Reproduce the listing below without any change.

→ Dataset excerpt:

※

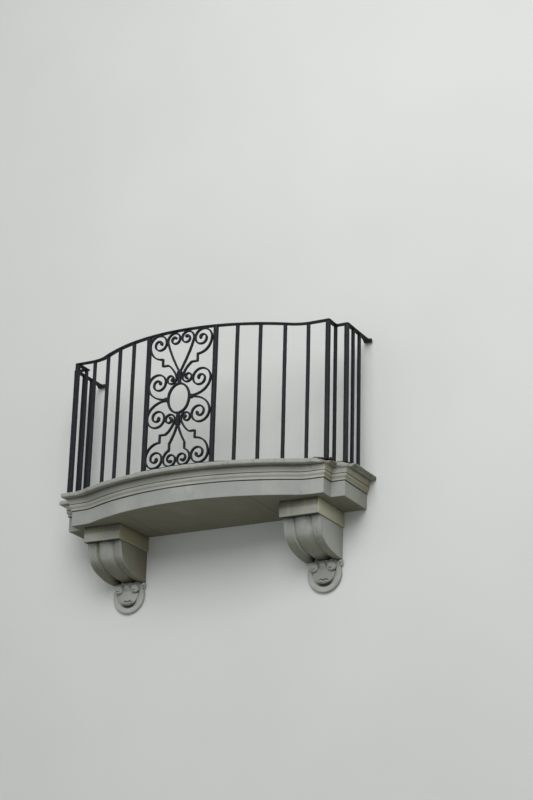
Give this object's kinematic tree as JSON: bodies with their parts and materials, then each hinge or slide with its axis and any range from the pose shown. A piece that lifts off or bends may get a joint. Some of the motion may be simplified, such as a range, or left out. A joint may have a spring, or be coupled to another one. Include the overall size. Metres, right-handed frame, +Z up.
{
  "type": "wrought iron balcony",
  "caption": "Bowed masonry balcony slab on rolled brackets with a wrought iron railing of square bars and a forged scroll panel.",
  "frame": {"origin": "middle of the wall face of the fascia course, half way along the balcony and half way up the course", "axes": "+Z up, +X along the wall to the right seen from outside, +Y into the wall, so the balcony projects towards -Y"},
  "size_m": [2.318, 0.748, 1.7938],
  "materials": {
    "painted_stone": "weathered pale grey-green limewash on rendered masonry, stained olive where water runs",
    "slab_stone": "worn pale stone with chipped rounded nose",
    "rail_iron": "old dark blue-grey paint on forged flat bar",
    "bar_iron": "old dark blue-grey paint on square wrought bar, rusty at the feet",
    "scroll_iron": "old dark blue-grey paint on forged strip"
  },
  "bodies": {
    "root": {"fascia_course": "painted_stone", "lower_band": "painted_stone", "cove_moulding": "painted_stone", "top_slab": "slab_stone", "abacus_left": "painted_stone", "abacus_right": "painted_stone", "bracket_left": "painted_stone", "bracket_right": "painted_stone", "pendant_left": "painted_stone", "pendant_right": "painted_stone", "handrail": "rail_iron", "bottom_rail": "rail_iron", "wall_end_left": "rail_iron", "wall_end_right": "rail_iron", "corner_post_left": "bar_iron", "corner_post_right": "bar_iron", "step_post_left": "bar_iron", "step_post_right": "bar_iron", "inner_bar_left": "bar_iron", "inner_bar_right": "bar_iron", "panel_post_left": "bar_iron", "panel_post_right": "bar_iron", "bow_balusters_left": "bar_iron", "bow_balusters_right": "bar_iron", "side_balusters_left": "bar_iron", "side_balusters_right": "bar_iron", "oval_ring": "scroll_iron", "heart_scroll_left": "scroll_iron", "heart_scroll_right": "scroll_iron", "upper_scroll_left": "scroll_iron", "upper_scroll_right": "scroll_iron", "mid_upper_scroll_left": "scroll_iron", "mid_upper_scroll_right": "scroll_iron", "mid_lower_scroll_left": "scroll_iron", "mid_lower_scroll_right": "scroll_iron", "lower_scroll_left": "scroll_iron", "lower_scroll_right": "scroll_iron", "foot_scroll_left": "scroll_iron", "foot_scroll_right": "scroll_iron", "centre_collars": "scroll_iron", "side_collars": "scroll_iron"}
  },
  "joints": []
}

※

→ Response:
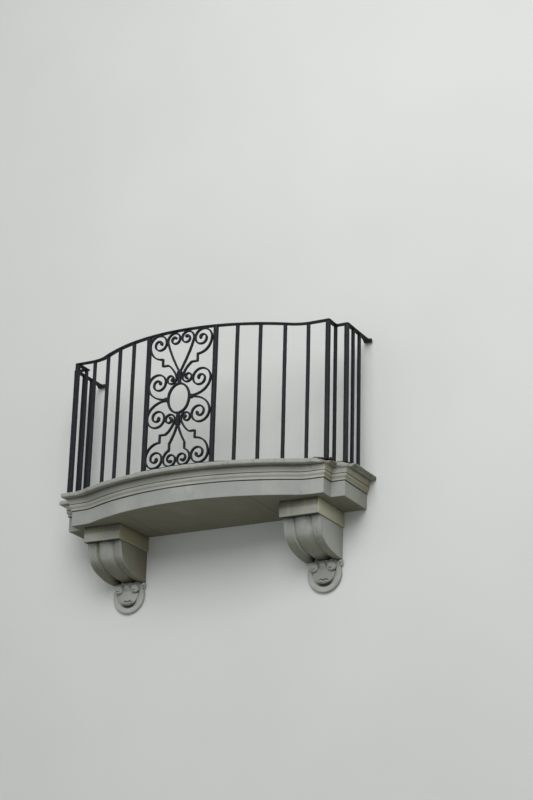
Give this object's kinematic tree as JSON: bodies with their parts and materials, then each hinge or slide with its axis and any range from the pose shown. A piece that lifts off or bends may get a joint. Some of the motion may be simplified, such as a range, or left out. A joint may have a spring, or be coupled to another one. Include the overall size. Metres, right-handed frame, +Z up.
{
  "type": "wrought iron balcony",
  "caption": "Bowed masonry balcony slab on rolled brackets with a wrought iron railing of square bars and a forged scroll panel.",
  "frame": {"origin": "middle of the wall face of the fascia course, half way along the balcony and half way up the course", "axes": "+Z up, +X along the wall to the right seen from outside, +Y into the wall, so the balcony projects towards -Y"},
  "size_m": [2.318, 0.748, 1.7938],
  "materials": {
    "painted_stone": "weathered pale grey-green limewash on rendered masonry, stained olive where water runs",
    "slab_stone": "worn pale stone with chipped rounded nose",
    "rail_iron": "old dark blue-grey paint on forged flat bar",
    "bar_iron": "old dark blue-grey paint on square wrought bar, rusty at the feet",
    "scroll_iron": "old dark blue-grey paint on forged strip"
  },
  "bodies": {
    "root": {"fascia_course": "painted_stone", "lower_band": "painted_stone", "cove_moulding": "painted_stone", "top_slab": "slab_stone", "abacus_left": "painted_stone", "abacus_right": "painted_stone", "bracket_left": "painted_stone", "bracket_right": "painted_stone", "pendant_left": "painted_stone", "pendant_right": "painted_stone", "handrail": "rail_iron", "bottom_rail": "rail_iron", "wall_end_left": "rail_iron", "wall_end_right": "rail_iron", "corner_post_left": "bar_iron", "corner_post_right": "bar_iron", "step_post_left": "bar_iron", "step_post_right": "bar_iron", "inner_bar_left": "bar_iron", "inner_bar_right": "bar_iron", "panel_post_left": "bar_iron", "panel_post_right": "bar_iron", "bow_balusters_left": "bar_iron", "bow_balusters_right": "bar_iron", "side_balusters_left": "bar_iron", "side_balusters_right": "bar_iron", "oval_ring": "scroll_iron", "heart_scroll_left": "scroll_iron", "heart_scroll_right": "scroll_iron", "upper_scroll_left": "scroll_iron", "upper_scroll_right": "scroll_iron", "mid_upper_scroll_left": "scroll_iron", "mid_upper_scroll_right": "scroll_iron", "mid_lower_scroll_left": "scroll_iron", "mid_lower_scroll_right": "scroll_iron", "lower_scroll_left": "scroll_iron", "lower_scroll_right": "scroll_iron", "foot_scroll_left": "scroll_iron", "foot_scroll_right": "scroll_iron", "centre_collars": "scroll_iron", "side_collars": "scroll_iron"}
  },
  "joints": []
}